- [Requirements]
Copy every line, exactly and only, from the line containing "pieces = cup_cells(cup_deck())" to the line containing "bpy.data.objects.remove(obj)", both lines included.

- [Supplied data]
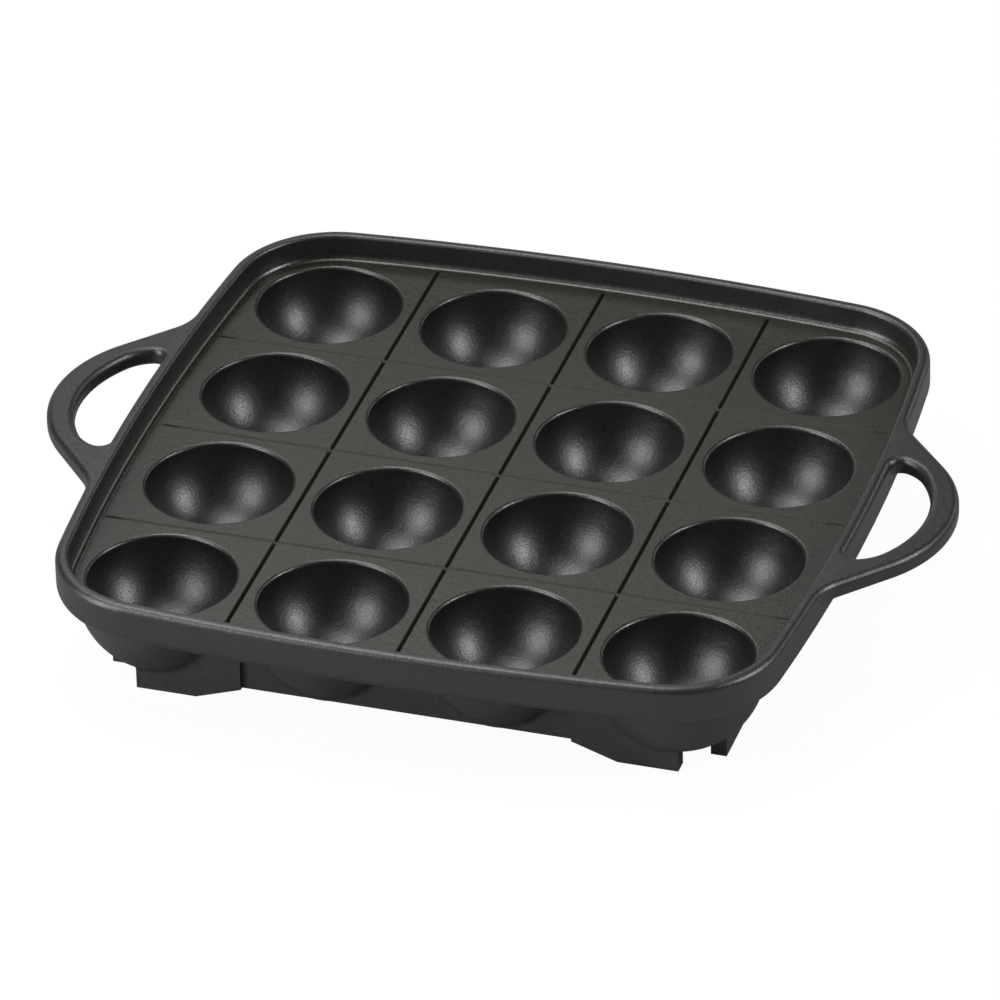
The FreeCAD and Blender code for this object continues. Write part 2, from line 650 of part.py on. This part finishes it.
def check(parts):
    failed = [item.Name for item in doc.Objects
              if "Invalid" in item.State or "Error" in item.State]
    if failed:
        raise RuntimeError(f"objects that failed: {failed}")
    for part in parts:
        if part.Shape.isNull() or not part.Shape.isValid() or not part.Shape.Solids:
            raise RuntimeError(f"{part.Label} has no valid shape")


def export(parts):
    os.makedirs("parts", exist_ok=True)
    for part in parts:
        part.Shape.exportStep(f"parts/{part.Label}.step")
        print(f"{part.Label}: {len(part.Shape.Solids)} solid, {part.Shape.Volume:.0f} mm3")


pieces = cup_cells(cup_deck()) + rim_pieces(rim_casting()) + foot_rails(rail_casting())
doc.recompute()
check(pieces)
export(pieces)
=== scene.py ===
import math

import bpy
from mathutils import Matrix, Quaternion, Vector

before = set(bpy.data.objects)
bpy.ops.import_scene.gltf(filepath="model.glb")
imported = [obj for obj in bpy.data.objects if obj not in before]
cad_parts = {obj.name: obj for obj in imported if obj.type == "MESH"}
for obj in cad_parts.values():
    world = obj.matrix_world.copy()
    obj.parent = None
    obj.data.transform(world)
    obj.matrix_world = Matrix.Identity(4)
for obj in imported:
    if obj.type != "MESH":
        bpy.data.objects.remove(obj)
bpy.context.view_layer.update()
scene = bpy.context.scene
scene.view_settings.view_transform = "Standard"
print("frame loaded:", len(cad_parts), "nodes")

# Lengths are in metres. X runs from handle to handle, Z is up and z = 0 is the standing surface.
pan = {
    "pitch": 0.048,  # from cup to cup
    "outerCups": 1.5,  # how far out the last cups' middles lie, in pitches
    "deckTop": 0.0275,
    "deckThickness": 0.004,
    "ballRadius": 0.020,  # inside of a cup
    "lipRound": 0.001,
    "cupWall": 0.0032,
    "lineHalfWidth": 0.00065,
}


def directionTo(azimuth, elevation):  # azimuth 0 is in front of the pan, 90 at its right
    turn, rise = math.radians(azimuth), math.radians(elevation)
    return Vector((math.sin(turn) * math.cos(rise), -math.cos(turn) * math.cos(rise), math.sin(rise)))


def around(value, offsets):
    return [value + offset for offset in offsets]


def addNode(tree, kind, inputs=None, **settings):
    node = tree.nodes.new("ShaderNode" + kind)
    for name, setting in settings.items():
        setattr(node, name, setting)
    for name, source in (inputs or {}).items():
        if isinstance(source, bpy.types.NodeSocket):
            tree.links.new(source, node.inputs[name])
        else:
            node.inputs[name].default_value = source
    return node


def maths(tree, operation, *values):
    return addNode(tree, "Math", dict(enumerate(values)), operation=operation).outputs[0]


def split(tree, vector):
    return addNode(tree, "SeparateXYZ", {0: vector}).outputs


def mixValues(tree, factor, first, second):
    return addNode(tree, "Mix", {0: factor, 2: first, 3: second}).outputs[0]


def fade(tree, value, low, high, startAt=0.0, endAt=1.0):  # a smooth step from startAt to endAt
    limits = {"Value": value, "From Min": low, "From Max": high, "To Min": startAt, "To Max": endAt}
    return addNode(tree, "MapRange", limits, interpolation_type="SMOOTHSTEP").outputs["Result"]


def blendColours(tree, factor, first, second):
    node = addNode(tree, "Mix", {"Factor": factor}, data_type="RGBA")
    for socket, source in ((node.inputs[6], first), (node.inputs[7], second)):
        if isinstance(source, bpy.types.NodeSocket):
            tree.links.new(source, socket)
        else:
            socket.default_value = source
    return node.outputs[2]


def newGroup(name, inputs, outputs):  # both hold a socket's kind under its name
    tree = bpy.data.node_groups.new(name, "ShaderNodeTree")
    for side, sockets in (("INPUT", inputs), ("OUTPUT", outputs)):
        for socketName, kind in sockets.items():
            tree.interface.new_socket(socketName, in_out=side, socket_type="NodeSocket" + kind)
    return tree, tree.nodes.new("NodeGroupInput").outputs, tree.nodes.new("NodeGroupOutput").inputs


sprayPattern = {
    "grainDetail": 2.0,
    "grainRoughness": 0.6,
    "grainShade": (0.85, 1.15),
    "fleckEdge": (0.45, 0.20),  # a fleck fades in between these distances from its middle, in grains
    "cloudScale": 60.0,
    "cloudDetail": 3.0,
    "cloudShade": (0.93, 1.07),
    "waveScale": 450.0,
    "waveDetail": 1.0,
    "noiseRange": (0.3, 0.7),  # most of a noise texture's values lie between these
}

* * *

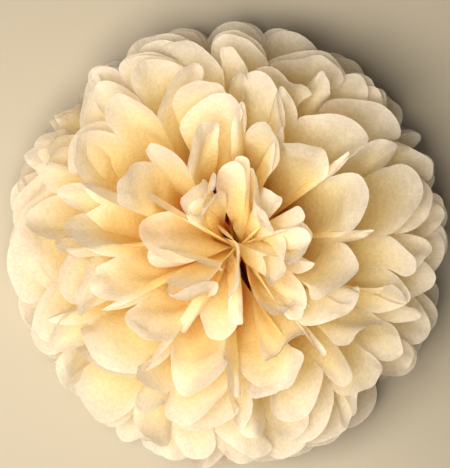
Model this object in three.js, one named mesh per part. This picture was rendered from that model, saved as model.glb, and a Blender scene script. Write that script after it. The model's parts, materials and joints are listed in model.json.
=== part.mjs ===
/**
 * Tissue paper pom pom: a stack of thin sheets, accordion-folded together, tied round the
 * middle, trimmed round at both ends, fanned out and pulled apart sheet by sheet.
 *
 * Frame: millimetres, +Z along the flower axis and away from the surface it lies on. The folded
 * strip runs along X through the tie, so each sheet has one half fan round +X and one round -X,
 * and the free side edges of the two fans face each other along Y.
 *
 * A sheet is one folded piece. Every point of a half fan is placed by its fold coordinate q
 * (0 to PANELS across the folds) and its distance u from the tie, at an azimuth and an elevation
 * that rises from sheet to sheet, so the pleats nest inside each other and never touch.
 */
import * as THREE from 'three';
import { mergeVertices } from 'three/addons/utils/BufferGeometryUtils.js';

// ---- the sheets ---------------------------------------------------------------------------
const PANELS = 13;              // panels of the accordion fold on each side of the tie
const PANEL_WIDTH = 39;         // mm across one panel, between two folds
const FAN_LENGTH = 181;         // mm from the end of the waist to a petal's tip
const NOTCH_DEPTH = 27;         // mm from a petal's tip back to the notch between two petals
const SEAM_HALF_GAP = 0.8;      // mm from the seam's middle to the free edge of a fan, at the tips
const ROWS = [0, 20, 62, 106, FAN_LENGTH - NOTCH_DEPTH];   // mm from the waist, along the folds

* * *

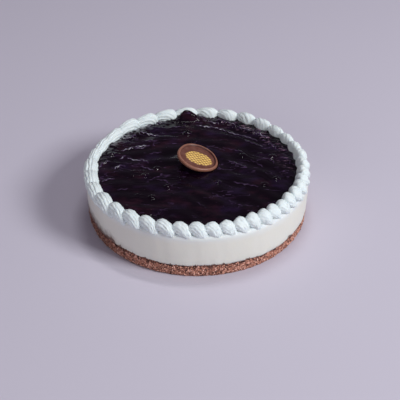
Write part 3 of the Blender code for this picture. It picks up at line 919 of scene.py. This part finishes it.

- [Solution below]
pieces = cup_cells(cup_deck()) + rim_pieces(rim_casting()) + foot_rails(rail_casting())
doc.recompute()
check(pieces)
export(pieces)
=== scene.py ===
import math

import bpy
from mathutils import Matrix, Quaternion, Vector

before = set(bpy.data.objects)
bpy.ops.import_scene.gltf(filepath="model.glb")
imported = [obj for obj in bpy.data.objects if obj not in before]
cad_parts = {obj.name: obj for obj in imported if obj.type == "MESH"}
for obj in cad_parts.values():
    world = obj.matrix_world.copy()
    obj.parent = None
    obj.data.transform(world)
    obj.matrix_world = Matrix.Identity(4)
for obj in imported:
    if obj.type != "MESH":
        bpy.data.objects.remove(obj)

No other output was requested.